アナログ人間のデジタル化紀行vol.1

私は根っからのアナログ人間でして、スマホもパソコンも持っておりますが上手く扱えませんし、そのあたりの電子機器はおろかテレビ番組を録画するとかなんらか設定をするとかそういうところから得意ではありません。基本的になんでも紙に書けばいいと思っているし、紙に文字を書くのも大好きです。そんな私が急速に最近デジタル化しています。誰が喜ぶのかわかりませんが、その様子をシリーズにしてお届けしてみようと思います。

あれは2月中旬のこと。iPadを購入しました。舞台役者をしているのですが、次々改訂されていく大量の台本や大量の楽譜、役者に関係のない場面でのレジュメへの書き込み等、紙媒体に印刷しなければならないものが増えすぎて大変だったのと、元々気の進まないことはなかなかできない性分ですから、プリンターの電源を入れてパソコンやスマホと繋いで印刷するという手間がまずできないのです。

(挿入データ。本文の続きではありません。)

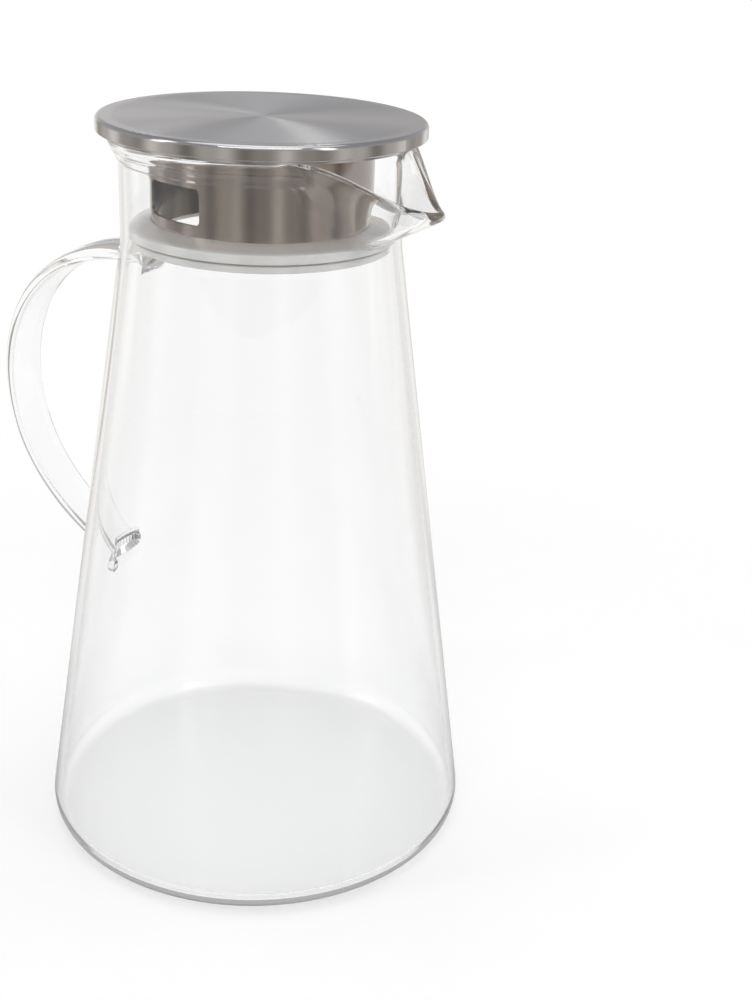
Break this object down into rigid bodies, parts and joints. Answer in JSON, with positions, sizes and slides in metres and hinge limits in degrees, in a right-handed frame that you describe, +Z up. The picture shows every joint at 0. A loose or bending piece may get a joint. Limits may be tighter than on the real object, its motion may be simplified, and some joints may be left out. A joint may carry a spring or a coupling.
{
  "type": "glass pitcher with lid",
  "caption": "Conical clear glass pitcher with a pulled spout and a glass strap handle, closed by a round steel lid whose collar has a pouring window and a silicone seal.",
  "frame": {"origin": "centre of the flat ring that the pitcher stands on", "axes": "+Z up along the axis of the glass, +X towards the spout, -X towards the handle"},
  "size_m": [0.1788, 0.144, 0.24],
  "materials": {
    "clear_glass": "clear, fire-polished",
    "lid_steel": "satin, turned in circles",
    "collar_steel": "satin",
    "silicone": "smooth, milky, slightly glossy"
  },
  "bodies": {
    "pitcher": {"glass_body": "clear_glass", "glass_handle": "clear_glass"},
    "seal": {"seal": "silicone"},
    "lid": {"lid_cap": "lid_steel", "lid_plate": "lid_steel", "collar": "collar_steel"}
  },
  "joints": [
    {"name": "lid_lift", "type": "slide", "parent": "pitcher", "child": "seal", "axis": [0, 0, 1], "range_m": [0, 0.06]},
    {"name": "lid_turn", "type": "hinge", "parent": "seal", "child": "lid", "pos_m": [0, 0, 0], "axis": [0, 0, 1], "continuous": true}
  ]
}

少し脱線しますがプリンターも言わずもがな電子機器でございまして、これも大変でした。一人暮らしを始めた際、一人でプリンターの設定をしたのですがこれがまた時間がかかるのなんの。私の家族は私以外は電子機器を使いこなしているので実家で暮らしていた頃は私の手で設定しなくても良かったわけですがそうもいかなくなったので、半日ほどかけて初期設定を終わらせました。

そんなこんなで使えるようにはなったプリンターですが、インクを交換したり紙をセットしたりは大変ですし、両面印刷を自動で行ってくれないので自分で紙を裏返さなければいけません。それがまた何度やってもできないわけです。何回説明を読んでも毎回逆向きになってしまい、ここで完璧主義が発揮されると一からやり直しをするわけです。ペーパーレスの時代に多大なるペーパーロスを生む日々でした。

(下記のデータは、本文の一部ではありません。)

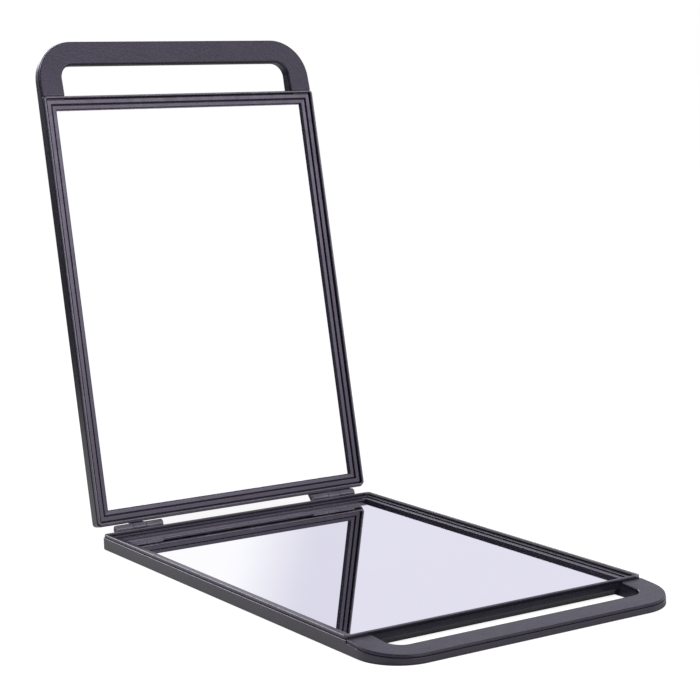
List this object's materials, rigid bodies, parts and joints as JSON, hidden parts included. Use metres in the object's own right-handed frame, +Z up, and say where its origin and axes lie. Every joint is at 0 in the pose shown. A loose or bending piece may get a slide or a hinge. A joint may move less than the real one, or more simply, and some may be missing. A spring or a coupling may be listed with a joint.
{
  "type": "folding mirror",
  "caption": "Folding hairdresser's mirror: framed mirror leaves with loop handles, hinged along a short edge so that one lies flat and the other stands up.",
  "frame": {"origin": "middle of the lower leaf's flat underside, on the surface that the mirror stands on", "axes": "+X along the lower leaf from the hinge to its handle, +Y across the leaves along the hinge axis, +Z up"},
  "size_m": [0.4641, 0.24, 0.3755],
  "materials": {
    "shell_plastic": "satin",
    "bezel_plastic": "satin, with a fine leather grain on the handle's face",
    "mirror_glass": "polished",
    "backing_board": "matte",
    "pin_steel": "satin"
  },
  "bodies": {
    "base": {"base_back_shell": "shell_plastic", "base_bezel": "bezel_plastic", "base_mirror_glass": "mirror_glass", "base_backing_sheet": "backing_board", "hinge_pin_left": "pin_steel"},
    "lid": {"lid_back_shell": "shell_plastic", "lid_bezel": "bezel_plastic", "lid_mirror_glass": "mirror_glass", "lid_backing_sheet": "backing_board", "hinge_pin_right": "pin_steel"}
  },
  "joints": [
    {"name": "lid_hinge", "type": "hinge", "parent": "base", "child": "lid", "pos_m": [-0.18855, 0, 0.01215], "axis": [0, -1, 0], "range_deg": [-102.2, 77.8]}
  ]
}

そんな日々に終止符を打つべく、iPadの購入を決めました。iPadというのはすごいですね。起動して「Hello」「你好」「こんにちは」などと次々繰り出される世界の挨拶にお返事をしながら画面を開くとそばに置いていたiPhoneと連動し始め、データを共有し始めるではありませんか。なんという革新的な道具なのかと思いました。

しかしiPadの性能に喜んでいるのも束の間、Apple Pencilをどう使うのか、どうすればページを捲れるのか、指では描けるのかどうなのか、まだまだ道のりは遠いようでした。

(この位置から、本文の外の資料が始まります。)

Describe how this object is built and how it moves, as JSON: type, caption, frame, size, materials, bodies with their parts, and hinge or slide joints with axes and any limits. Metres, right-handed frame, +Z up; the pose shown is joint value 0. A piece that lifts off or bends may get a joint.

まずはPDFファイルを読み込んで保存、書き込みのできるアプリをインストールしてみました。ペンのマークや消しゴムのマーク、◯と△のマーク、点線のマークなど、たくさんのマークをタップして試してみました。◯と△のマークを押すと、なんということか適当な線を引くだけで直線になったり、適当な丸を書くだけで綺麗な円になったりました。これには驚きました。こんなに賢いものなのかと。まるでこちら側の意図を読み取ってそれを整理整頓しているかのようで少しばかり怖く感じもしました。点線のマークを押してみると、自分の描いたものを選んでそのまま動かしたり消去したりすることができました。これにはびっくりです。まさに紙のレジュメにメモをとっていた頃から、もっといえば小学生や中学生の頃から、自分で書いたこの文字をそっくりそのまま移動できたらいいのにと思っていましたから、私のちょっとした願望が叶って嬉しい気持ちになりました。

それにしてもiPad上で文字を書くというのは難しいですね。私は紙に文字を書くのが大好きなので、綺麗に上手く書けないことに少々イライラします。しかしiPadは紙と違って間違っても跡形もなく消し去ることができるのでその点気持ちが良いです。

まだまだiPadを使い始めて1ヶ月にも満たないのですが、それでもiPadの利便性には驚く日々です。アナログ人間のデジタル化紀行、まだまだ続きます。

これにて。2024年3月4日。